264. Twenty years after the publication of his first catalogue Herschel was of Michell's opinion, but was now able to support it by evidence of an entirely novel and much more direct character. A series of observations of Castor, presented in two papers published in the Philosophical Transactions in 1803 and 1804, which were fortunately supplemented by an observation of Bradley's in 1759, had shewn a progressive alteration in the direction of the line joining its two components, of such a character as to leave no doubt that the two stars were revolving round one another; and there were five other cases in which a similar motion was observed. In these six cases it was thus shewn that the double star was really formed by a connected pair of stars near enough to influence one another's motion.

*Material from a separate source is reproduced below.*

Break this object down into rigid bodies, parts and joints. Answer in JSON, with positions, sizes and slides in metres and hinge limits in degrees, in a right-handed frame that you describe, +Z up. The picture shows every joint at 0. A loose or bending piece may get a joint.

A double star of this kind is called a binary star or a physical double star, as distinguished from a merely optical double star, the two members of which have no connection with one another. In three cases, including Castor, the observations were enough to enable the period of a complete revolution of one star round another, assumed to go on at a uniform rate, to be at any rate roughly estimated, the results given by Herschel being 342 years for Castor,[1] 375 and 1,200 years for the other two. It was an obvious inference that the motion of revolution observed in a binary star was due to the mutual gravitation of its members, though Herschel's data were not enough to determine with any precision the law of the motion, and it was not till five years after his death that the first attempt was made to shew that the orbit of a binary star was such as would follow from, or at any rate would be consistent with, the mutual gravitation of its members (chapter xiii., § 309: cf. also fig. 101). This may be regarded as the first direct evidence of the extension of the law of gravitation to regions outside the solar system.

Although only a few double stars were thus definitely shewn to be binary, there was no reason why many others

  1. The motion of Castor has become slower since Herschel's time, and the present estimate of the period is about 1,000 years, but it is by no means certain.